Do you feel trapped by forces that are beyond your control? Disillusioned by the world around him, Dave struggled to overcome a 17-year addiction to shoplifting and other problems. His freedom eventually came from a source he least expected.
A Small Weed
Weeds are easy to pull out when they are small but small weeds are also easy to ignore. At the age of twelve, I was in a store with a friend who introduced me to shoplifting. I was shocked that someone would steal a chocolate bar but it did taste good. I knew that stealing was wrong yet my young friend seemed quite pleased with himself. I’m not quite sure how I made the transition but within a year I was also shoplifting. I had taken my first steps into an insidious problem I was to struggle with for nearly two decades.
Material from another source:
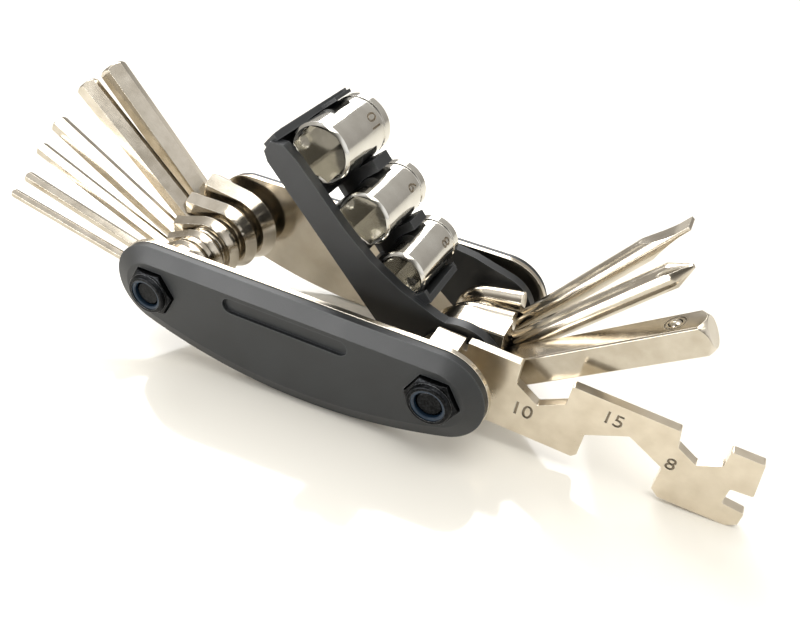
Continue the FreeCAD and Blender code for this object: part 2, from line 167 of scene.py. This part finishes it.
# black oxide on turned steel: near black with a dull gloss, worn to grey metal on its corners
def blackOxide(name, look):
    material, tree, shader, place = startMaterial(name, {"Metallic": 1.0})
    specks = addNode(tree, "ShaderNodeTexNoise", {"Scale": 1 / look["specks"], "Detail": 5},
                     {"Vector": place})
    tone = addNode(tree, "ShaderNodeValToRGB", links={"Fac": specks.outputs["Fac"]})
    tone.color_ramp.elements[0].position = 0.4
    tone.color_ramp.elements[0].color = linear(look["dark"])
    tone.color_ramp.elements[1].position = 0.75
    tone.color_ramp.elements[1].color = linear(look["light"])
    worn = addNode(tree, "ShaderNodeMath", {"operation": "MULTIPLY"})
    tree.links.new(edgeMask(tree, look["edgeWidth"]), worn.inputs[0])
    tree.links.new(specks.outputs["Fac"], worn.inputs[1])
    bare = addNode(tree, "ShaderNodeMixRGB", {"Color2": linear(look["edge"])},
                   {"Fac": worn.outputs["Value"], "Color1": tone.outputs["Color"]})
    dull = addNode(tree, "ShaderNodeMapRange", {"To Min": look["smooth"], "To Max": look["rough"]},
                   {"Value": specks.outputs["Fac"]})
    relief = addNode(tree, "ShaderNodeBump", {"Strength": look["relief"], "Distance": look["depth"]},
                     {"Height": specks.outputs["Fac"]})
    tree.links.new(bare.outputs["Color"], shader.inputs["Base Color"])
    tree.links.new(dull.outputs["Result"], shader.inputs["Roughness"])
    tree.links.new(relief.outputs["Normal"], shader.inputs["Normal"])
    return material


# dyed nylon ring, machined by the bolt's thread: deep blue, waxy, with fine turned rings
def dyedNylon(name, look):
    material, tree, shader, place = startMaterial(name, {"IOR": 1.53})
    mottle = addNode(tree, "ShaderNodeTexNoise", {"Scale": 1 / look["mottle"], "Detail": 3},
                     {"Vector": place})
    tone = addNode(tree, "ShaderNodeValToRGB", links={"Fac": mottle.outputs["Fac"]})
    tone.color_ramp.elements[0].color = linear(look["dark"])
    tone.color_ramp.elements[1].color = linear(look["light"])
    dull = addNode(tree, "ShaderNodeMapRange", {"To Min": look["smooth"], "To Max": look["rough"]},
                   {"Value": mottle.outputs["Fac"]})
    relief = addNode(tree, "ShaderNodeBump", {"Strength": look["relief"], "Distance": look["depth"]},
                     {"Height": mottle.outputs["Fac"]})
    tree.links.new(tone.outputs["Color"], shader.inputs["Base Color"])
    tree.links.new(dull.outputs["Result"], shader.inputs["Roughness"])
    tree.links.new(relief.outputs["Normal"], shader.inputs["Normal"])
    return material


coverLook = {"dark": "#141618", "light": "#1d2022", "edge": "#3b3e40", "grain": 0.3 * mm,
             "flow": 9 * mm, "edgeWidth": 0.5 * mm, "smooth": 0.4, "rough": 0.52,
             "relief": 0.5, "depth": 0.04 * mm}    # real grain is about 0.1 mm, drawn coarser to show
holderLook = dict(coverLook, dark="#191a1c", light="#222426", grain=0.5 * mm, smooth=0.36, rough=0.5)
barLook = {"dark": "#bdb4a4", "light": "#cfc7b9", "edge": "#e6e1d6", "edgeWidth": 0.2 * mm,
           "lineGap": 0.3 * mm, "stretch": (0.02, 1, 1), "haze": 4 * mm, "smooth": 0.12, "rough": 0.24,
           "relief": 0.14, "depth": 0.02 * mm, "swell": 0.1, "swellDepth": 0.15 * mm}
plateLook = dict(barLook, dark="#d6cbb8", light="#e4dac8", stretch=(1, 0.15, 1), lineGap=0.22 * mm,
                 smooth=0.24, rough=0.36, relief=0.24)
# struck marks: darker, rougher nickel for the faces cut by a numeral; the darker colour is painted shade in
# the groove
struckShadeLook = dict(barLook, dark="#756b5c", light="#8f8473", smooth=0.35, rough=0.55)
linerLook = dict(barLook, stretch=(0.08, 1, 1), smooth=0.14, rough=0.24, haze=9 * mm)
ringLook = dict(barLook, stretch=(1, 6, 1), lineGap=1.2 * mm, smooth=0.08, rough=0.18)
chromeLook = dict(barLook, dark="#cfccc4", light="#dcdad3", edge="#f0eee8", stretch=(1, 9, 1),
                  lineGap=2.4 * mm, smooth=0.06, rough=0.15, relief=0.05, haze=5 * mm)
boltLook = {"dark": "#151617", "light": "#303133", "edge": "#8f9092", "specks": 0.4 * mm,
            "edgeWidth": 0.22 * mm, "smooth": 0.22, "rough": 0.42, "relief": 0.15, "depth": 0.02 * mm}
insertLook = {"dark": "#0d1b28", "light": "#1a3044", "mottle": 0.6 * mm, "smooth": 0.28, "rough": 0.45,
              "relief": 0.2, "depth": 0.03 * mm}

coverPlastic = mouldedNylon("moulded_glass_filled_nylon", coverLook)
holderPlastic = mouldedNylon("moulded_nylon_holder", holderLook)
stampedNickel = nickelPlate("stamped_steel_satin_nickel", plateLook)
struckShadeSteel = nickelPlate("struck_steel_painted_shade_in_the_marks", struckShadeLook)
rolledNickel = nickelPlate("rolled_steel_bright_nickel", linerLook)
turnedNickel = nickelPlate("turned_washers_bright_nickel", ringLook)
socketChrome = nickelPlate("polished_chrome_vanadium", chromeLook)
oxideSteel = blackOxide("black_oxide_steel", boltLook)
insertNylon = dyedNylon("blue_dyed_nylon", insertLook)
print("materials made")


smoothing = {"segments": 2, "fromAngle": 32, "sharpAngle": 40, "flatAngle": 0.5}    # angles in degrees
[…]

Seventeen long years addicted to shoplifting
Shoplifting became one of life’s risky but exciting challenges for me. As a juvenile, I was caught on two occasions and had dealings with the police. In my mid-teens, I was ashamed and distressed when my parents were brought into the picture and I determined not to offend again. However it was not to be; despite my best intentions, and after a few months of restraint, I continued in my old ways. That small weed had taken root and now had a stranglehold on my life. Every now and then I’d come across a weed that would not budge despite me applying all the strength that I had. I began to justify my actions thinking that the large retail companies were just ripping everyone off anyway. I became increasingly rebellious towards authority as its shortcomings and failures were the constant focus of media attention. I also became more proficient at shoplifting and increased the scope of my crimes.
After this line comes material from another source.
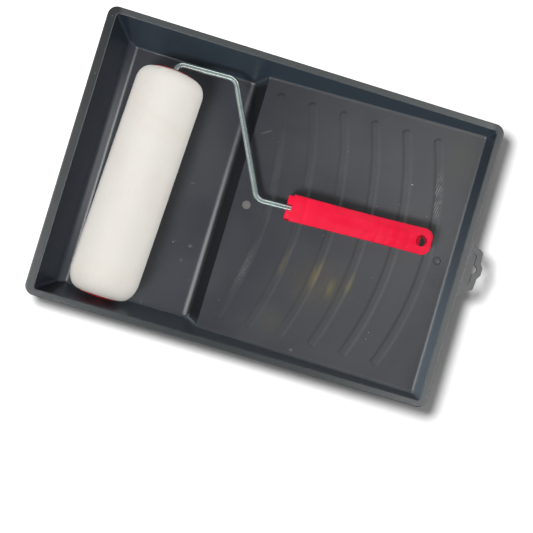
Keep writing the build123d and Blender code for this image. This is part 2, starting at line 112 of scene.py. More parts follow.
def apart(tree, first, second):
    return calc(tree, "ABSOLUTE", calc(tree, "SUBTRACT", first, second))


def alongLine(tree, value, slope, start):
    node = place(tree, "Math", {0: value, 1: slope, 2: start}, operation="MULTIPLY_ADD")
    return node.outputs[0]


def mixColour(tree, factor, first, second):
    node = place(tree, "Mix", {0: factor, 6: first, 7: second}, data_type="RGBA", blend_type="MIX")
    return node.outputs[2]


def fade(tree, value, start, end, low=0.0, high=1.0):
    inputs = {"Value": value, "From Min": start, "From Max": end, "To Min": low, "To Max": high}
    return place(tree, "MapRange", inputs, interpolation_type="SMOOTHSTEP").outputs[0]


def cloud(tree, vector, scale, detail, roughness, warp=0.0):
    inputs = {
        "Vector": vector,
        "Scale": scale,
        "Detail": detail,
        "Roughness": roughness,
        "Distortion": warp,
    }
    return place(tree, "TexNoise", inputs).outputs[0]


def stretched(tree, vector, reach, turn, centre=(0.0, 0.0, 0.0)):
    inputs = {"Vector": vector, "Location": centre, "Rotation": (0.0, 0.0, turn), "Scale": reach}
    return place(tree, "Mapping", inputs, vector_type="TEXTURE").outputs[0]


def awayFrom(tree, vector, centre):
    node = place(tree, "VectorMath", {0: vector, 1: centre}, operation="DISTANCE")
    return node.outputs["Value"]


def dotOf(tree, first, second):
    node = place(tree, "VectorMath", {0: first, 1: second}, operation="DOT_PRODUCT")
    return node.outputs["Value"]


def awayFromStart(tree, vector):
    return place(tree, "VectorMath", {0: vector}, operation="LENGTH").outputs["Value"]


# A soft spot: place and reach in millimetres, turn in degrees, and how much of it is full
def spot(tree, vector, centre, reach, turn, core):
    centre, reach = [tuple(value * mm for value in triple) for triple in (centre, reach)]
    inside = stretched(tree, vector, reach, radians(turn), centre)
    return fade(tree, awayFromStart(tree, inside), core, 1.0, 1.0, 0.0)


def linkBump(tree, shader, relief, strength, depth):
    bump = place(tree, "Bump", {"Height": relief, "Strength": strength, "Distance": depth})
    tree.links.new(bump.outputs[0], shader.inputs["Normal"])


def startMaterial(name):
    material = bpy.data.materials.new(name)
    material.use_nodes = True
    tree = material.node_tree
    shader = next(node for node in tree.nodes if node.type == "BSDF_PRINCIPLED")
    where = place(tree, "TexCoord").outputs["Object"]
    return material, tree, shader, where


# Every group takes a vector and some values, and puts out values
def startGroup(name, values, outputs):
    group = bpy.data.node_groups.new(name, "ShaderNodeTree")
    group.interface.new_socket("Vector", in_out="INPUT", socket_type="NodeSocketVector")
    for label, value in values.items():
        socket = group.interface.new_socket(label, in_out="INPUT", socket_type="NodeSocketFloat")
        socket.default_value = value
    for label in outputs:
        group.interface.new_socket(label, in_out="OUTPUT", socket_type="NodeSocketFloat")
    return group, group.nodes.new("NodeGroupInput"), group.nodes.new("NodeGroupOutput")


def useGroup(tree, group, inputs):
    return place(tree, "Group", inputs, node_tree=group).outputs


# Flecks of dust: small dots, sparse and of uneven size
def makeFleckGroup():
    values = {"Spacing": 100.0, "Size": 0.1, "Share": 0.2}
    group, start, end = startGroup("dustFlecks", values, ["Mask", "Pick"])
    spread = {"Vector": start.outputs["Vector"], "Scale": start.outputs["Spacing"]}
    cell = place(group, "TexVoronoi", spread)
    pick = place(group, "SeparateColor", {0: cell.outputs["Color"]})
    chosen = calc(group, "LESS_THAN", pick.outputs[0], start.outputs["Share"])
    reach = times(group, calc(group, "ADD", pick.outputs[1], 0.35), start.outputs["Size"])
    dot = calc(group, "LESS_THAN", cell.outputs["Distance"], reach)
    group.links.new(times(group, chosen, dot), end.inputs["Mask"])
    group.links.new(pick.outputs[2], end.inputs["Pick"])
    return group


# Rubbed marks: thin broken lines along one direction of the vector handed in
def makeScuffGroup():
    values = {"Scale": 100.0, "Patch": 20.0, "Share": 0.5}
    group, start, end = startGroup("rubMarks", values, ["Mask"])
    vector = start.outputs["Vector"]
    lines = cloud(group, vector, start.outputs["Scale"], 4.0, 0.65)
    patch = cloud(group, vector, start.outputs["Patch"], 2.0, 0.5)
    level = calc(group, "SUBTRACT", 1.0, times(group, start.outputs["Share"], 0.5))
    lineMask = fade(group, lines, 0.52, 0.68)
    patchMask = fade(group, patch, calc(group, "SUBTRACT", level, 0.2), level)
    group.links.new(times(group, lineMask, patchMask), end.inputs["Mask"])
    return group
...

Longing to overcome my weakness
It wasn’t hard to look around and compare myself with other people thinking, ‘I’m not that bad really.’ I really wanted to change but every now and then familiar thoughts would come into my mind to discourage any idea of reform. ‘Hey, there’s no God and no judgment. Its okay, you won’t have to give an account one day.’ And, ‘Even if there were a God, what hope would I have with my life in such a mess?’ As a young man, I came to recognize that my own actions really were wrong and could not be justified rationally. I was faced with the growing realization that my double life was a ticking time bomb waiting to explode. There was much at stake and I knew it. In times of true introspection, I saw these truths clearly and longed to return to an honest life. I made resolutions and wrote them down to carry around with me. I searched for an answer, a way out, a strategy to set me free but it wasn’t to be. Whenever I entered a store, a powerful mindset came over me and my resolutions quickly faded into the background. While I didn’t understand the real nature of what was happening in me, I came to see that I was grappling with a problem that was beyond my power to overcome. I was increasingly concerned and discouraged about this persistent failure in my life but I held on to an invisible thread of hope.
Facing the judge
I was caught shoplifting in my early twenties and handed over to the police. It was during a time of real turmoil in my life. This mitigating factor was used in my defense in court and, thankfully, no conviction was recorded. It was very hard facing my colleagues the day after the story came out in the newspaper and I felt great shame. You would think that would be a turning point and sufficient motivation for me to finally leave it all behind. I was scared and I desperately wanted to stop shoplifting. I’ve noticed some intriguing parallels in my experiences with those of people who have battled drug and alcohol addictions. I had good intentions and I tried to walk the straight path. I lasted only for a few months before giving into a “just this once, one more time won’t do any harm; then you can quit” deception. Little did I know, I still had over six years of shoplifting struggle ahead of me!
A gun in my face
On one occasion I had been playing cards ’til late at a friend’s place. It was such a beautiful moonlit night that I chose to walk home and was questioned by police a short distance from my friend’s house. Not bothering to check my story, they insisted on giving me a lift home. I hesitantly got into their car. En route, they stopped on the deserted road saying they had to rendezvous with another unit. Another police car parked alongside ours and a large officer got out, opened my door and ordered me out of the car. As I stood on the footpath he pulled his revolver and held it into my throat. Towering over me, he wrongly accused me of being a ‘peeping tom’ who had been spying on his wife late at night! I maintained my innocence, albeit rather feebly in the face of his intimidation and verbal threats, along with his gun in my throat! This experience fuelled my feelings of alienation.
Drugs – another delusion
Several years later my situation wasn’t looking any better. I wondered if shoplifting was a problem that I might have to live with for the rest of my life. Not an appealing prospect but there was no solution in sight. I was rebellious and had scant respect for the law. I had discovered marijuana and was making cautious use of this illegal but seemingly okay diversion from the harsh realities of life. On one occasion, there was a full-scale manhunt underway progressing up the hill towards my home. I had a great view from my balcony of the police with their dogs, moving from yard to yard, flashing lights everywhere, and my flourishing crop of 6-foot plants which was minutes away from becoming a police exhibit. All overseen by the police helicopter above. I breathed a huge sigh of relief when the escapee was cornered in the neighbour’s banana patch a few doors down the road.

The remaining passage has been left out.